Project Task
Project Task
Project Task
System
Task
Develop a recommender system for a movie streaming service.
Using Knime you need to create and test a recommendation system that is as accurate as possible –
document your progress from the beginning, showing your approach, when and where you
encountered problems, made improvements, which algorithms you used, etc.
Dashboard
Once you have completed your recommendation system you need to use the results to present the
data within a dashboard using the Tableau software. Your dashboard should enable the user to filter
according to various data elements. The purpose of the dashboard should be to allow the user an
insight into their viewing preferences, highlighting various aspects that you feel would best represent
an interesting overview of their viewing history. You are limited in the granularity of the data
provided and therefore a thorough deep dive into the data will not be possible.
Material
Several articles are provided on Moodle to give an insight into recommendation systems, however,
the task is for you to research various approaches and come up with your own solution. Draw on
your knowledge gained from the previous tasks to evaluate various approaches such as association
rule within collaborative filtering (phase 2), decision tree based recommender systems (phase 2) or
support vector machine for collaborative filtering (phase 3).
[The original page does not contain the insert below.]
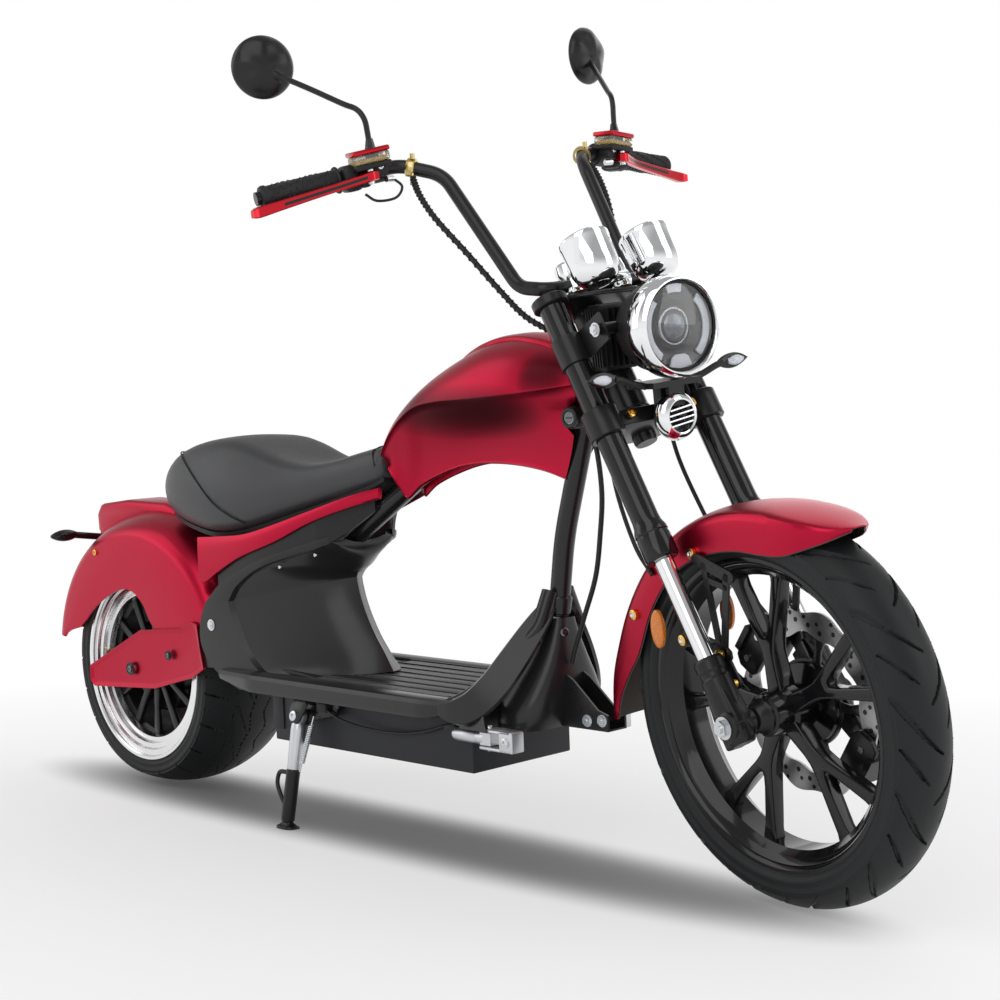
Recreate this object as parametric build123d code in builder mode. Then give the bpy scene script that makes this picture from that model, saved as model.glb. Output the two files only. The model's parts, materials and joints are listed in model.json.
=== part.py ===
from build123d import *
import os
from math import atan2, cos, degrees, radians, sin, sqrt

os.makedirs("parts", exist_ok=True)

# Electric chopper scooter, parked on its side stand with the front wheel turned to the right.
# Every piece is modelled with the machine upright and straight: X forward, Y to its left, Z up,
# X = 0 at the rear axle and Z = 0 at the floor. The last section turns the steering, leans the
# machine onto its stand and moves the origin to the bottom centre of its box.

# Stance and chassis geometry, millimetres and degrees
WHEELBASE = 1510.0
LEAN = 3.13
STEER = 10.9
RAKE = 28.7
AXLE_LEAD = 40.0

# Fits and gaps
SEAT_GAP = 0.3
SLIP = 0.08
SIDES = (("right", -1), ("left", 1))

# Wheels
FRONT_R = 293.0
FRONT_HALF = 53.0
FRONT_SHOULDER_R = 266.0
FRONT_BEAD_R = 222.0
FRONT_BEAD_HALF = 41.0
FRONT_FLANGE_R = 232.0
FRONT_FLANGE_T = 5.0
FRONT_WELL_R = 200.0
REAR_R = 240.0
REAR_HALF = 105.0
REAR_SHOULDER_R = 214.0
REAR_BEAD_R = 172.0
REAR_BEAD_HALF = 97.0
REAR_FLANGE_R = 184.0
REAR_FLANGE_T = 6.0
REAR_WELL_R = 150.0
SPOKES = 5
SPOKE_T = 20.0
SPOKE_START = 27.0
HUB_R = 34.0
HUB_HALF = 46.0
DISC_R = 138.0
DISC_BORE_R = 56.0
DISC_T = 4.0
MOTOR_R = 92.0
MOTOR_HALF = 96.0
REAR_BLADES = 12

# Axles
AXLE_R = 7.5
COLLAR_R = 13.0
NUT_R = 12.0
NUT_T = 9.0

# Fork and yokes, stations measured up the fork from the front axle
LEG_HALF = 98.0
SLIDER_R = 23.0
SLIDER_TOP = 103.0
STANCHION_R = 14.5
STANCHION_TOP = 262.0
SLEEVE_R = 26.0
SLEEVE_TOP = 318.0
FORK_R = 21.0
FORK_TOP = 708.3
LOWER_YOKE = 466.0
LOWER_YOKE_T = 45.0
TOP_YOKE = 693.0
TOP_YOKE_T = 15.0
YOKE_BOSS_R = 28.0
STEM_R = 15.0
HEAD_R = 27.0
HEAD_END_GAP = 1.0
LUG_OUT = LEG_HALF + SLIDER_R

# Handlebar, from its middle to its right end
BAR_R = 11.0
BAR_HALF = 418.0
GRIP_R = 17.0
GRIP_IN = 286.0
GRIP_OUT = 413.0
GRIP_COLLAR = 5.0

# Headlamp, horn and dials
LAMP_R = 77.0
LAMP_FRONT = 1362.0
LAMP_Z = 857.0
HORN_R = 35.0
DIAL_R = 40.0
DIAL_HALF = 59.0
DIAL_BASE = 680.0
DIAL_LEN = 74.0
DIAL_FWD = 84.0
DIAL_PLATE_T = 4.0

# Deck, rails and battery
RAIL_R = 14.0
RAIL_HALF = 148.0
RAIL_Z = 253.0
DECK_TOP = 266.0
DECK_T = 16.0
DECK_BACK = 336.0
DECK_FRONT = 985.0
RIB_H = 4.0
RIB_W = 9.0
RIB_PITCH = 21.0
BATTERY_BACK = 439.0
BATTERY_FRONT = 960.0
BATTERY_HALF = 116.0
BATTERY_BOTTOM = 146.0
BATTERY_TOP = 236.0

# Frame tubes
DOWN_R = 17.0
BACKBONE_R = 20.0

# Bodywork
TANK_HALF = 108.0
SEAT_HALF = 132.0
FAIRING_HALF = 130.0
FAIRING_SKIN = 9.0
FENDER_CROWN_R = 312.0
FENDER_SIDE_R = 276.0
FENDER_HALF = 118.0
FENDER_WALL = 4.0
ARM_IN = 110.0
ARM_T = 10.0
COVER_T = 9.0

# Side stand
STAND_X = 543.0
STAND_Y = -140.0
STAND_Z = 203.0
STAND_PIN_R = 6.0
STAND_SPLAY = 11.5
STAND_LEG_R = 9.0
STAND_FOOT_Y = -176.0

# Derived frames
rake = radians(RAKE)
fork_up = Vector(-sin(rake), 0, cos(rake))
fork_fwd = Vector(cos(rake), 0, sin(rake))
front_axle = Vector(WHEELBASE, 0, FRONT_R)
rear_axle = Vector(0, 0, REAR_R)
steer_base = front_axle - fork_fwd * AXLE_LEAD


def fork_plane(station, across=0.0, ahead=0.0):
    """Plane square to the fork: local X points ahead of the legs, local Z up along them."""
    origin = front_axle + fork_up * station + fork_fwd * ahead + Vector(0, across, 0)
    return Plane(origin=origin, x_dir=fork_fwd, z_dir=fork_up)


def head_plane(station, across=0.0):
    """Plane square to the steering axis, at a station measured like those of the fork."""
    return fork_plane(station, across, -AXLE_LEAD)


def section_plane(centre):
    """Half-section plane of a wheel: local X across the machine, local Y out along a radius."""
    return Plane(origin=centre, x_dir=(0, 1, 0), z_dir=(1, 0, 0))


def side_plane(x=0.0, y=0.0, z=0.0):
    """Side view plane: local X forward, local Y up, extruding toward the right side."""
    return Plane(origin=(x, y, z), x_dir=(1, 0, 0), z_dir=(0, -1, 0))


def round_bar(points, bends, radius):
    """Round bar along straight runs joined by tangent bends, one bend radius a corner."""
    with BuildPart() as bar:
        with BuildLine() as route:
            FilletPolyline(*points, radius=bends)
        with BuildSketch(Plane(origin=route.line @ 0, z_dir=route.line % 0)):
            Circle(radius)
        sweep(path=route.line)
    return bar.part


def straight_bar(start, end, radius):
    """Straight round bar from one point to another."""
    run = Vector(*end) - Vector(*start)
    with BuildPart() as bar:
        with BuildSketch(Plane(origin=start, z_dir=run)):
            Circle(radius)
        extrude(amount=run.length)
    return bar.part


def slab(outline, inner, outer):
    """Flat plate with a side-view outline, between two distances out on the right side."""
    with BuildPart() as plate:
        with BuildSketch(side_plane(y=-inner)):
            Polygon(*outline, align=None)
        extrude(amount=outer - inner)
    return plate.part


pieces = {}


def keep(sub_part, label, body):
    """Label a finished sub-part and note the moving body that it rides on."""
    sub_part.label = label
    pieces[label] = (sub_part, body)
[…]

The data-set that you shall use is provided on Moodle as several .csv files within the folder labelled
‘Project Data-set’.
Documentation Requirements
Each student needs to submit 10 pages documenting your progress and results on Moodle under the
link ‘Project Documentation’. It is recommended to document everything you do from the very
beginning in the case that you encounter serious problems you are still able to submit what problems
you encountered, how you went about trying to solve them and whether you successfully achieved
this or not. Dedicate a section (2 pages) to explaining how you solved the python task, even if your
solution is not perfect you will get grades by showing what sources you accessed, what statements
you tested and what the output was.
Knime submission
Each students needs to submit their Knime source file on Moodle under the link ‘Knime files’.
Grading
Due to the nature of the project, there will be numerous solutions possible, some more successful
than others. Therefore, you will be graded, not only on your final solution and how accurate your
recommendation system is, but also on the approach you took, your understanding of the problems
encountered and how you went about trying to solve these.
Keywords
Below is a list of keywords that may help your search for relevant material:
Collaborative filtering, user-based filtering, hybrid filtering, support vector machines, information
gain splitting, Netflix, AWS, association rule, decision tree.
Python Task
You are required to create a file within pythonanywhere called ISProject_yoursurname.py which will
read the movies.csv file as well as a file from an online source and complete the following tasks:
1. Read the first ten movies from the movies.csv file and write them to a new csv file called
yoursurname_output.csv, your output should only include the MovieID and Title, not genre.
Advanced task - remove year from the title column and place it in a new column called year.
2. Read a file from the following online source -
http://pythonscraping.com/files/MontyPythonAlbums.csv and append it to the end of your
output file. Included in your output needs to be the actual date and time that your program
ran to retrieve the data. Advanced task - Assign and include a movieid attribute in the output
which continues from where the previous data ended (i.e. movies.csv movieid 1-10)
3. Prompt the user to enter a title for the output file and write this as the first line in your
output file, to be followed by a blank line. Advanced task - save and convert your python file
to an executable, able to run independent of python environment, this file should be uploaded
to the additional task submission link on Moodle.
Important: you will be required to work within the pythonanywhere workspace so that I can
regularly monitor your work, however, you will also be required to submit your final version by the
project deadline on Moodle under the link ‘Python task’. You must code your work within a single
file, leaving space between each task to clearly identify what code is for what task, although they do
not have to be completed in sequence - use comments to start each section and comment after each
line to give a short description of what each line of code is supposed to achieve.
Advanced tasks will contribute to extra grades above and beyond the 10 allocated to this task, so
only attempt these if you have additional time and/or intermediate/advanced knowledge of python.